Since June 2016, I am the scientific director of the Institute for Logic, Language and Computation at the University of Amsterdam. 

As a full professor of Logic and Epistemology at the Institute for Logic, Language and Computation, at the University of Amsterdam, I hold a double affiliation in the Faculty of Science and the Faculty of Humanties. I am 50% employed in Science and 50% employed in the Humanities. I joined the ILLC in 2012.

I combine my position in Amsterdam with a 0.2Fte temporary appointment as Professor II at the Logic, Information and Interaction Group, Department of Information Science and Media Studies, University of Bergen, Norway. I joined the team in Bergen in January 2019.

Honours and Awards

  • 2019 - I'm a new elected member of the Academia Europaea.
  • 2012 - 2017 ERC Starting Grant: The Logical Structure of Correlated Information Change. See  our ERC LogiCIC project website.
  • 2010 - 2015 VIDI Research Grant: Reasoning about Quantum Interaction. NWO. See our vidi-project website
  • 2009 - 2012 Rosalind Franklin Fellowship, University of of Groningen
  • 2012 Awarded with the Birkhoff-Von Neumann Prize
  • 2015 Awarded with the Hermann Lotze Prize
  • Member of the NIAS-Lorentz advisory board from May 2017 onwards
  • Member of the Management Board of FOLLI,  The Association for Logic, Language and Information. from August 2016 onwards
  • Member of the Steering Committee for the Workshop series on Decisions, Games and Logic (DGL) from 2014 onwards
  • Awarded Fellow of the Tsinghua University – University of Amsterdam Joint Research Center for Logic (TALKC), July 2014 - July 2017

Fields of Scholarship

  • Dynamic epistemic logic, i.e. a series of logical systems designed to study and model information change in systems consisting of interacting agents. We build models of how agents update their knowledge individually and in group and how they revise their beliefs when new information comes in.  We focus e.g. on the effect of (semi)-private and public communication, on higher-order reasoning and on the mechanisms of social influence.
  • Quantum logic: this is work in the Logical foundations of quantum physics which has a long history. We design such logics and apply them to the analysis and verification of protocols in quantum information and quantum communication.
  • Formal epistemology: we use the formal tools coming from logic to analyze different epistemic attitudes ranging from belief to knowledge as well as their dynamics. These systems can be applied to analyze philosophical theories including epistemic paradoxes.
  • Social epistemology: we study agent's epistemic attitudes in a social context. Our latest work focusses on the use of logic to characterize and study information flow, opinion formation, social influence, informational cascades, homophily and polarization in social networks.
  • Logics for Multi-Agent Systems in AI: we use the above mentioned logics to study the intelligent interaction between agents in AI. These systems can advance research on human-computer interaction, learning, strategic reasoning and epistemic planning.

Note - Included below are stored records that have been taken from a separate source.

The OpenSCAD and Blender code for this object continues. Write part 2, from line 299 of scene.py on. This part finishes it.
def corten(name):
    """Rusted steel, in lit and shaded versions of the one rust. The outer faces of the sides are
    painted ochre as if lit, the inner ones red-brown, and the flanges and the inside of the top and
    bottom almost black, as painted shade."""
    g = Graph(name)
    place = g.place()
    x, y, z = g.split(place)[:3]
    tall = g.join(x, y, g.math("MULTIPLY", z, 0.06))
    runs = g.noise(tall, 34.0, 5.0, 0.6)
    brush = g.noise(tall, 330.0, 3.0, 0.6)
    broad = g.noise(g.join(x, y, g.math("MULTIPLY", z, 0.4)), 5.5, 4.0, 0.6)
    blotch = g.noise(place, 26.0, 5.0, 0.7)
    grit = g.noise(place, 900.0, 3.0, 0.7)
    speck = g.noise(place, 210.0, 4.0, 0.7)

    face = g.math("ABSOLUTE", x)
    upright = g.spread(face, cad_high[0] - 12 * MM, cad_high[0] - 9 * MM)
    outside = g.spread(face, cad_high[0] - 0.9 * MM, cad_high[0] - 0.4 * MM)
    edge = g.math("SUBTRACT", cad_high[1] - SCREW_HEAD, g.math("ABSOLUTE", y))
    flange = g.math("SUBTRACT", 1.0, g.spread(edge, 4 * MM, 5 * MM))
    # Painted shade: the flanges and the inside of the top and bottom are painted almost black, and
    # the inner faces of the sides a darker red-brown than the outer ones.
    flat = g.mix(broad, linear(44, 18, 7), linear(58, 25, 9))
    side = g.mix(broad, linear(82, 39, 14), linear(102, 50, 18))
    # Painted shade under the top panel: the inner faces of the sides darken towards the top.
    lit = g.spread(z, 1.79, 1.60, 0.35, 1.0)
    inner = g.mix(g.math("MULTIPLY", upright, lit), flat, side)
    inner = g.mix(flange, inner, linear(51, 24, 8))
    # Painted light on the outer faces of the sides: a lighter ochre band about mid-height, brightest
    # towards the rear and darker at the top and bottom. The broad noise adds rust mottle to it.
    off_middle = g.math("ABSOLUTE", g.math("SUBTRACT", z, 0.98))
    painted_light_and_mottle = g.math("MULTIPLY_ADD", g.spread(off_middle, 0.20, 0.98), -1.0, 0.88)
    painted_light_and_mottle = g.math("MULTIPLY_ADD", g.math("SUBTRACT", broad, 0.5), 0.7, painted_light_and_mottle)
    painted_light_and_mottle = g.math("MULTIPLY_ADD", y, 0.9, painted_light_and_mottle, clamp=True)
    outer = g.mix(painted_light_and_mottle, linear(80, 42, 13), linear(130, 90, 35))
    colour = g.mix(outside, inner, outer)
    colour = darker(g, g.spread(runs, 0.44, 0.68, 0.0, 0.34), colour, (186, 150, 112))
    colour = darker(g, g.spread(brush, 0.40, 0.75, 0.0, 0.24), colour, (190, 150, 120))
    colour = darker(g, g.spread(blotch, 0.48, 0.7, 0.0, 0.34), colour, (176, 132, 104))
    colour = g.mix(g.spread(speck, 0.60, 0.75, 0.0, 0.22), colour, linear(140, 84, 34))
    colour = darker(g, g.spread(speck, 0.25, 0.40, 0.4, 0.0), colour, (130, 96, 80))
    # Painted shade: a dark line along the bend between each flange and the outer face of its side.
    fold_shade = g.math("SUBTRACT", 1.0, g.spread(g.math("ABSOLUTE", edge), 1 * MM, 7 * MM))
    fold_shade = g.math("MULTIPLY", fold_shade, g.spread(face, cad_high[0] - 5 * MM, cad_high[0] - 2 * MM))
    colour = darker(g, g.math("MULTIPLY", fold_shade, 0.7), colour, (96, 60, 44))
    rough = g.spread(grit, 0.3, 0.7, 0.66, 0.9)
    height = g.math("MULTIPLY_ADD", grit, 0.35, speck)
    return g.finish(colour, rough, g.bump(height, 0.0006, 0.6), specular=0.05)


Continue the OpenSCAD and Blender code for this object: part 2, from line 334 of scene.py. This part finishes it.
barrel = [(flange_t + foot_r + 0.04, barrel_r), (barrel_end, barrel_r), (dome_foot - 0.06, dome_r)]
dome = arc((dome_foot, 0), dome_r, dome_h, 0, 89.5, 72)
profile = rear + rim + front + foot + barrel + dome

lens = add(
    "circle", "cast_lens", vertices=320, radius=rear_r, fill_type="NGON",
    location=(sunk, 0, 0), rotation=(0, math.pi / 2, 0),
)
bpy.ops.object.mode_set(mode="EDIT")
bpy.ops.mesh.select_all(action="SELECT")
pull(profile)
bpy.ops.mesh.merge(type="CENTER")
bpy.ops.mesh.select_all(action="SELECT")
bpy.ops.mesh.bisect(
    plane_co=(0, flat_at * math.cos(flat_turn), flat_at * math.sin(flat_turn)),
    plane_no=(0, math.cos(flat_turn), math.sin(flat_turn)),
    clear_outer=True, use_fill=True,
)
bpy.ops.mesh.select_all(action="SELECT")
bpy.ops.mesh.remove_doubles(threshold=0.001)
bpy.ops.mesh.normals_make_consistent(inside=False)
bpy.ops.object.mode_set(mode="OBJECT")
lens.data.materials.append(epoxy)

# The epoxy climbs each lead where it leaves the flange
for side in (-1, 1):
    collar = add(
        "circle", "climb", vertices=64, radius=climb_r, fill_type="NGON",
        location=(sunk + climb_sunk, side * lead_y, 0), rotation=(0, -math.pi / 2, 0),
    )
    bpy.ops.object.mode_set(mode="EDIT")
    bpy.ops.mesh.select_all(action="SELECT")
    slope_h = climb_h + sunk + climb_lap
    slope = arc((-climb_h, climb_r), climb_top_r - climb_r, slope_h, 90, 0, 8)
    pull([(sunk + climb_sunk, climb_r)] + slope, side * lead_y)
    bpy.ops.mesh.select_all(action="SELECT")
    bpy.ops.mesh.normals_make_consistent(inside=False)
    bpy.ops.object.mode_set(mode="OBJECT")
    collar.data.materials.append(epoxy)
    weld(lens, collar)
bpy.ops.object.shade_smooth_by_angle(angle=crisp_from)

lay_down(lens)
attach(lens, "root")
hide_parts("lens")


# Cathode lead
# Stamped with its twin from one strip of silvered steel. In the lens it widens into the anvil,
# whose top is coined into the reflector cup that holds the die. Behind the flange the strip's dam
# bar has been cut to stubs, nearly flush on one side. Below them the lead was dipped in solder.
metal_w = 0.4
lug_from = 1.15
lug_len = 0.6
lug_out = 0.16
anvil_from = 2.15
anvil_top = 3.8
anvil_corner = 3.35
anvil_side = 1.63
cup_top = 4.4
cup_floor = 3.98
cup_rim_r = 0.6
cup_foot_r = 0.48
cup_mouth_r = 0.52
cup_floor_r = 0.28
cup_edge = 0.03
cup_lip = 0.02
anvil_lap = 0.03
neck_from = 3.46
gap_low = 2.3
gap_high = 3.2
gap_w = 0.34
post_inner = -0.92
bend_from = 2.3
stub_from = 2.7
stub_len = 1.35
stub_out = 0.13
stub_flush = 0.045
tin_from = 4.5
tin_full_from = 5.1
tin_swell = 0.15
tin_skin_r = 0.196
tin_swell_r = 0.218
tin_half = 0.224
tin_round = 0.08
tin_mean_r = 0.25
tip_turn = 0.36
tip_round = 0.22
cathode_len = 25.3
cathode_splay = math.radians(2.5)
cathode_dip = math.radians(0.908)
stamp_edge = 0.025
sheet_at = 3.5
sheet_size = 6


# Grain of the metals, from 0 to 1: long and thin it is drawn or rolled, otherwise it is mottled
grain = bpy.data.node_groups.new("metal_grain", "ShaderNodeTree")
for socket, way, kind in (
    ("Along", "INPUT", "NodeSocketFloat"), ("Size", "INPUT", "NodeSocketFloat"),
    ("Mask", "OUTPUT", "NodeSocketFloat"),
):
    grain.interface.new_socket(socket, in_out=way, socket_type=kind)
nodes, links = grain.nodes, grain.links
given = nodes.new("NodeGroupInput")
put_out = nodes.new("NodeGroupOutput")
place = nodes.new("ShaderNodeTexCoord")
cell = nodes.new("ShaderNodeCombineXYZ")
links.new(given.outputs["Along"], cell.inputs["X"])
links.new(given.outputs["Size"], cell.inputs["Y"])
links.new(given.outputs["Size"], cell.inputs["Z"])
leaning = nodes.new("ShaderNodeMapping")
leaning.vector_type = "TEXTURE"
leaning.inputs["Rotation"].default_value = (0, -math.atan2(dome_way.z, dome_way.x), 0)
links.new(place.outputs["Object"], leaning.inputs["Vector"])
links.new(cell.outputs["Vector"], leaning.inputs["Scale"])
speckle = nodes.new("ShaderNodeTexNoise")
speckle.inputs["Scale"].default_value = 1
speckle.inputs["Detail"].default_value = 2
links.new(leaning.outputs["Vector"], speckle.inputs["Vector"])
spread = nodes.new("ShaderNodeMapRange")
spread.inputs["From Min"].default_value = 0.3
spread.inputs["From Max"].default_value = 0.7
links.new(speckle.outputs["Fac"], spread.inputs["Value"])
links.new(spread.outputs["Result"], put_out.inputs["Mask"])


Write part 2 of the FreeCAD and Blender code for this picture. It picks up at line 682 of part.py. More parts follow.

I'm currently a member of the Amsterdam Dynamics Group, together with group we run the weekly LIRa seminar on Logic and Interactive Rationality. My previous affiliations and memberships include: the Center for Logic and Philosophy of Science (CLWF) in Brussels, the Oxford University Research Group on the Philosophy of Information (IEG), the Research Group in Philosophy of Information (GPI) at the University of Hertfordshire, the group in Brussels working on Foundations of Exact Sciences (FUND) and the Center Leo Apostel (CLEA) in Brussels.


I proud to teach a course on Epistemic Paradoxes and Philosophical Puzzles in ILLC's international Master of Logic Programme. Further I teach a Bachelor course on Logic and Society in Philosophy and in the international Minor on Logic and Computation. In these courses I show how logic,  the science of truth and reasoning, but also game theory and probability theory belong to the most important tools to analyze different processes of information flow. This ranges from the analysis of epistemic paradoxes to the advencement of our understanding of how beliefs are formed but also how they can be manipulated in society (e.g. via the spread of fake news).